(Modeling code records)
..........

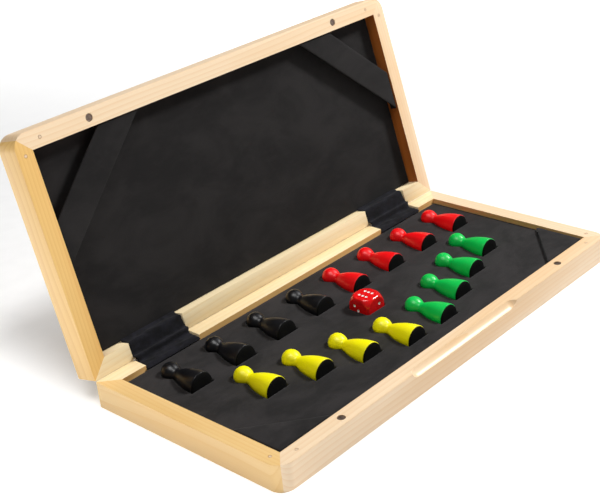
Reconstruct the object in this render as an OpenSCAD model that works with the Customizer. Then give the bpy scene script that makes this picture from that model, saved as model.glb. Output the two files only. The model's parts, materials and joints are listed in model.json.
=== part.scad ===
// Folding ludo board box: a two-leaf wooden case, 2:1 in plan, that opens at two let-in hinges.
// The lower half holds a suede-topped foam tray with sixteen pawns and one die lying in fitted
// recesses. The upper half has a suede liner and two corner straps for a folded playing board.
// Frame: origin at the middle of the underside, +X along the case, -Y to the front, +Z up.
// The case is drawn open, as it stands in use.

/* [Case] */
// Length of both halves
case_l = 350; // [330:1:400]
// Depth of both halves, front to hinge line
case_w = 164; // [160:1:200]
// Height of the lower half
base_h = 18.5; // [18:0.5:26]
// Height of the upper half
lid_h = 18.5; // [18:0.5:26]
// Thickness of the frame rails
rail_t = 12; // [11:0.5:14]
// Radius of the two front upright corners
corner_r = 10; // [4:0.5:11]
// Thickness of the bottom and top panels
panel_t = 4; // [3:0.5:5]
// How far a panel is let into the rails
rebate_w = 5; // [3:0.5:6]
// Gap between the two rims when the case is shut
seam_gap = 0.3; // [0.2:0.1:0.6]
// Angle between the halves in use
lid_open = 104; // [95:0.5:115]

/* [Finger scoop] */
// Length of the scoop, without its round ends
scoop_l = 100; // [60:1:140]
// Radius of the scoop
scoop_r = 8; // [6:0.5:10]
// How far the scoop's axis stands out from the front edge, forward and up
scoop_out = 3; // [2:0.5:5]

/* [Magnets and corner pins] */
// Diameter of a magnet
magnet_d = 5; // [4:0.5:6]
// Thickness of a magnet
magnet_t = 2; // [1.5:0.5:3]
// Depth of a magnet's face below the rim
magnet_sink = 0.4; // [0.2:0.1:1]
// Distance of each magnet from the middle of the front rail
magnet_x = 117; // [100:0.5:130]
// Distance of the magnets from the front edge
magnet_inset = 6; // [4.5:0.1:7]
// Diameter of the pins beside the front mitres
pin_d = 2; // [1.5:0.5:3]
// Length of those pins
pin_l = 10; // [8:1:12]
// Distance of a pin on the front rail from the side of the case
pin_front_inset = 19.5; // [17:0.5:30]
// Distance of a pin on a side rail from the front of the case
pin_side_inset = 14; // [14:0.5:30]

/* [Hinges] */
// Distance of each hinge from the middle of the case
hinge_x = 119.5; // [90:0.5:130]
// Width of the notch for a hinge
notch_w = 47; // [40:1:56]
// Depth of the notch below the rim
notch_d = 9.5; // [9:0.5:11]
// Thickness of a hinge leaf
leaf_t = 1.2; // [1:0.1:1.5]
// Outer diameter of the knuckles
knuckle_d = 4.4; // [4:0.2:5]
// Diameter of the hinge pin
hinge_pin_d = 2; // [1.6:0.1:2.4]
// Width of the middle knuckle
middle_knuckle_w = 17; // [12:1:24]
// Length of the lug that stops the lid
lug_l = 7; // [5:0.5:9]
// Diameter of a hinge screw
screw_d = 2; // [1.6:0.1:2.4]
// Length of a hinge screw under its head
screw_l = 5; // [4:0.5:5.5]
// Diameter of a screw head
screw_head_d = 4; // [3.5:0.1:5]
// Height of a screw head
screw_head_h = 0.8; // [0.6:0.1:1]
// Distance of each screw from the middle of its hinge
screw_x = 14; // [8:0.5:18]

/* [Tray and liner] */
// Depth of the tray's surface below the lower rim
tray_sink = 3.2; // [3:0.1:6]
// Depth of the liner's surface below the upper rim
liner_sink = 9; // [9:0.1:11]
// Thickness of the suede on the tray
suede_t = 0.8; // [0.5:0.1:1.5]
// Gap round the tray, liner and soft pieces
soft_gap = 0.2; // [0.1:0.05:0.4]
// Gap round a pawn or the die in its recess
recess_gap = 0.3; // [0.2:0.05:0.5]
// Depth of soft pieces below the rims
soft_sink = 0.5; // [0.4:0.1:1]
// Side of a corner pad along the front rail
pad_x = 48; // [30:0.5:60]
// Side of a corner pad along the side rail
pad_y = 42.5; // [30:0.5:55]

/* [Straps] */
// Where the strap's outer edge meets the front rail, from the inner corner
strap_x = 52; // [48:1:60]
// Where the strap's outer edge meets the side rail, from the inner corner
strap_y = 48; // [40:1:50]
// Width of the strap along the front rail
strap_wide_x = 33; // [20:1:36]
// Width of the strap along the side rail
strap_wide_y = 29; // [20:1:34]
// Thickness of a strap
strap_t = 1.6; // [1:0.1:2.5]
// Depth of a strap below the rim
strap_sink = 1; // [0.6:0.1:2]
// Depth of the tabs that hold a strap to the rails
strap_tab = 6; // [4:0.5:7]

/* [Pawns] */
// Diameter of a pawn's foot
pawn_d = 18; // [16:0.5:20]
// Distance from the foot to the middle of the head
pawn_head_at = 30; // [28:0.5:31]
// Diameter of a pawn's head
head_d = 13; // [12:0.5:16]
// Diameter of a pawn's neck
neck_d = 8; // [6:0.5:9]
// Distance from the foot to the neck
neck_at = 22.5; // [19:0.5:23]
// Thickness of the felt under a pawn's foot
felt_t = 0.8; // [0.5:0.1:1.2]
// Width of the painted rim left round the felt
felt_rim = 0.5; // [0.3:0.1:1]
// Height of a lying pawn's axis above the tray's surface
pawn_rise = 0.3; // [0:0.1:3.5]
// Spacing of the rear row
rear_pitch = 38.9; // [30:0.1:40]
// Distance of the rear row's heads behind the middle
rear_y = 54; // [52:0.5:56]
// Spacing of the front rows, along the case
front_pitch = 32.1; // [26:0.1:34]
// Distance of the front middle pawns from the middle, along the case
front_first_x = 17.2; // [12:0.1:20]
// Distance of the front middle heads in front of the middle
front_first_y = 24.6; // [23:0.1:28]
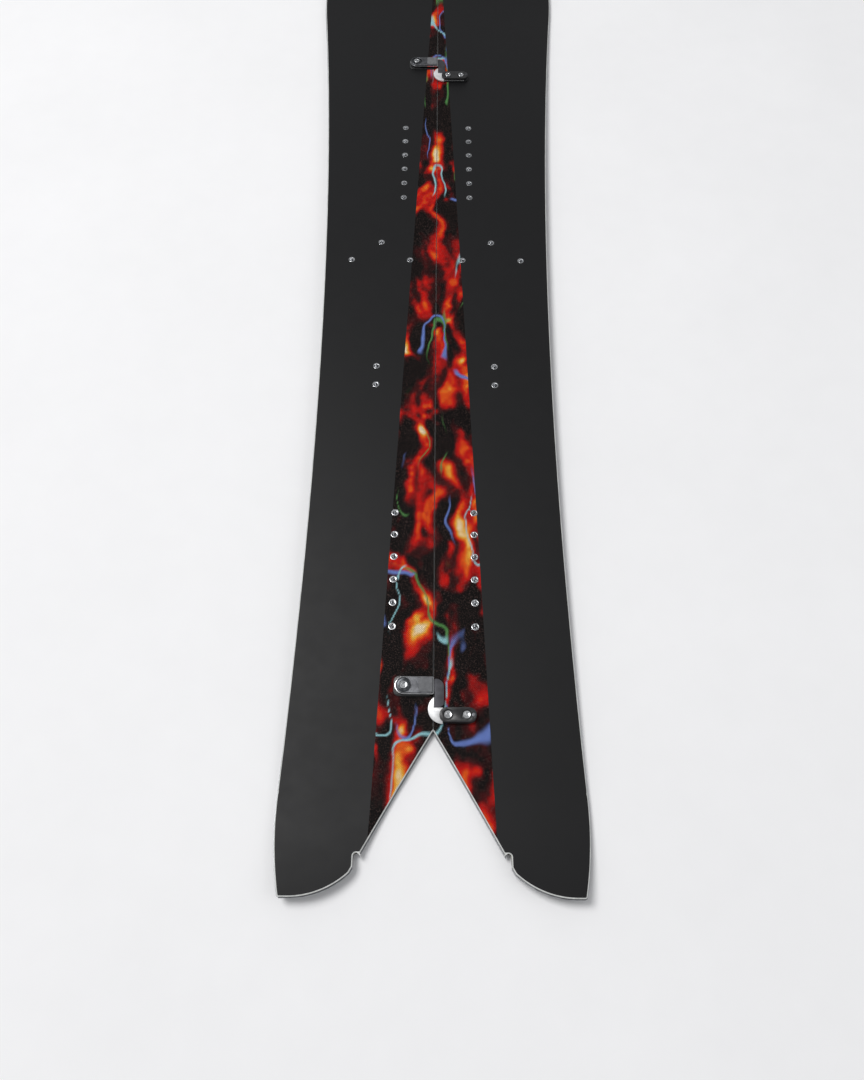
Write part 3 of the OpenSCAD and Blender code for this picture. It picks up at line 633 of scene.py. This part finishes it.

..........

**THE REQUEST**. Exact copies of all the records are required.

**SOLUTION TO THE EXERCISE**.
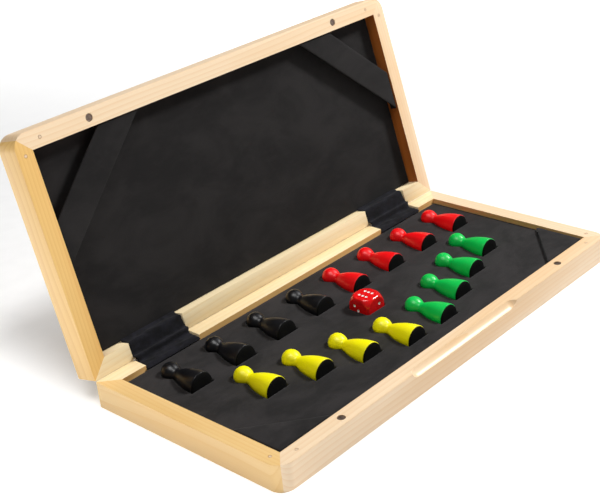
Reconstruct the object in this render as an OpenSCAD model that works with the Customizer. Then give the bpy scene script that makes this picture from that model, saved as model.glb. Output the two files only. The model's parts, materials and joints are listed in model.json.
=== part.scad ===
// Folding ludo board box: a two-leaf wooden case, 2:1 in plan, that opens at two let-in hinges.
// The lower half holds a suede-topped foam tray with sixteen pawns and one die lying in fitted
// recesses. The upper half has a suede liner and two corner straps for a folded playing board.
// Frame: origin at the middle of the underside, +X along the case, -Y to the front, +Z up.
// The case is drawn open, as it stands in use.

/* [Case] */
// Length of both halves
case_l = 350; // [330:1:400]
// Depth of both halves, front to hinge line
case_w = 164; // [160:1:200]
// Height of the lower half
base_h = 18.5; // [18:0.5:26]
// Height of the upper half
lid_h = 18.5; // [18:0.5:26]
// Thickness of the frame rails
rail_t = 12; // [11:0.5:14]
// Radius of the two front upright corners
corner_r = 10; // [4:0.5:11]
// Thickness of the bottom and top panels
panel_t = 4; // [3:0.5:5]
// How far a panel is let into the rails
rebate_w = 5; // [3:0.5:6]
// Gap between the two rims when the case is shut
seam_gap = 0.3; // [0.2:0.1:0.6]
// Angle between the halves in use
lid_open = 104; // [95:0.5:115]

/* [Finger scoop] */
// Length of the scoop, without its round ends
scoop_l = 100; // [60:1:140]
// Radius of the scoop
scoop_r = 8; // [6:0.5:10]
// How far the scoop's axis stands out from the front edge, forward and up
scoop_out = 3; // [2:0.5:5]

/* [Magnets and corner pins] */
// Diameter of a magnet
magnet_d = 5; // [4:0.5:6]
// Thickness of a magnet
magnet_t = 2; // [1.5:0.5:3]
// Depth of a magnet's face below the rim
magnet_sink = 0.4; // [0.2:0.1:1]
// Distance of each magnet from the middle of the front rail
magnet_x = 117; // [100:0.5:130]
// Distance of the magnets from the front edge
magnet_inset = 6; // [4.5:0.1:7]
// Diameter of the pins beside the front mitres
pin_d = 2; // [1.5:0.5:3]
// Length of those pins
pin_l = 10; // [8:1:12]
// Distance of a pin on the front rail from the side of the case
pin_front_inset = 19.5; // [17:0.5:30]
// Distance of a pin on a side rail from the front of the case
pin_side_inset = 14; // [14:0.5:30]

/* [Hinges] */
// Distance of each hinge from the middle of the case
hinge_x = 119.5; // [90:0.5:130]
// Width of the notch for a hinge
notch_w = 47; // [40:1:56]
// Depth of the notch below the rim
notch_d = 9.5; // [9:0.5:11]
// Thickness of a hinge leaf
leaf_t = 1.2; // [1:0.1:1.5]
// Outer diameter of the knuckles
knuckle_d = 4.4; // [4:0.2:5]
// Diameter of the hinge pin
hinge_pin_d = 2; // [1.6:0.1:2.4]
// Width of the middle knuckle
middle_knuckle_w = 17; // [12:1:24]
// Length of the lug that stops the lid
lug_l = 7; // [5:0.5:9]
// Diameter of a hinge screw
screw_d = 2; // [1.6:0.1:2.4]
// Length of a hinge screw under its head
screw_l = 5; // [4:0.5:5.5]
// Diameter of a screw head
screw_head_d = 4; // [3.5:0.1:5]
// Height of a screw head
screw_head_h = 0.8; // [0.6:0.1:1]
// Distance of each screw from the middle of its hinge
screw_x = 14; // [8:0.5:18]

/* [Tray and liner] */
// Depth of the tray's surface below the lower rim
tray_sink = 3.2; // [3:0.1:6]
// Depth of the liner's surface below the upper rim
liner_sink = 9; // [9:0.1:11]
// Thickness of the suede on the tray
suede_t = 0.8; // [0.5:0.1:1.5]
// Gap round the tray, liner and soft pieces
soft_gap = 0.2; // [0.1:0.05:0.4]
// Gap round a pawn or the die in its recess
recess_gap = 0.3; // [0.2:0.05:0.5]
// Depth of soft pieces below the rims
soft_sink = 0.5; // [0.4:0.1:1]
// Side of a corner pad along the front rail
pad_x = 48; // [30:0.5:60]
// Side of a corner pad along the side rail
pad_y = 42.5; // [30:0.5:55]

/* [Straps] */
// Where the strap's outer edge meets the front rail, from the inner corner
strap_x = 52; // [48:1:60]
// Where the strap's outer edge meets the side rail, from the inner corner
strap_y = 48; // [40:1:50]
// Width of the strap along the front rail
strap_wide_x = 33; // [20:1:36]
// Width of the strap along the side rail
strap_wide_y = 29; // [20:1:34]
// Thickness of a strap
strap_t = 1.6; // [1:0.1:2.5]
// Depth of a strap below the rim
strap_sink = 1; // [0.6:0.1:2]
// Depth of the tabs that hold a strap to the rails
strap_tab = 6; // [4:0.5:7]

/* [Pawns] */
// Diameter of a pawn's foot
pawn_d = 18; // [16:0.5:20]
// Distance from the foot to the middle of the head
pawn_head_at = 30; // [28:0.5:31]
// Diameter of a pawn's head
head_d = 13; // [12:0.5:16]
// Diameter of a pawn's neck
neck_d = 8; // [6:0.5:9]
// Distance from the foot to the neck
neck_at = 22.5; // [19:0.5:23]
// Thickness of the felt under a pawn's foot
felt_t = 0.8; // [0.5:0.1:1.2]
// Width of the painted rim left round the felt
felt_rim = 0.5; // [0.3:0.1:1]
// Height of a lying pawn's axis above the tray's surface
pawn_rise = 0.3; // [0:0.1:3.5]
// Spacing of the rear row
rear_pitch = 38.9; // [30:0.1:40]
// Distance of the rear row's heads behind the middle
rear_y = 54; // [52:0.5:56]
// Spacing of the front rows, along the case
front_pitch = 32.1; // [26:0.1:34]
// Distance of the front middle pawns from the middle, along the case
front_first_x = 17.2; // [12:0.1:20]
// Distance of the front middle heads in front of the middle
front_first_y = 24.6; // [23:0.1:28]
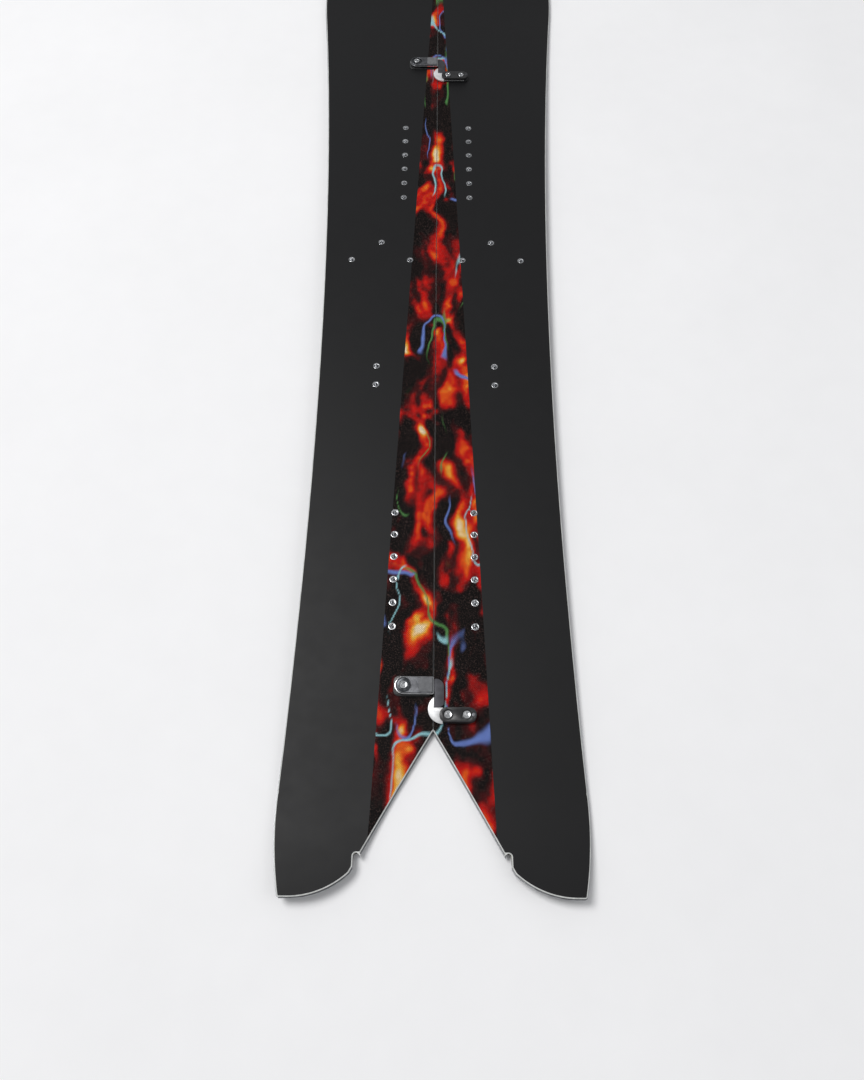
Write part 3 of the OpenSCAD and Blender code for this picture. It picks up at line 633 of scene.py. This part finishes it.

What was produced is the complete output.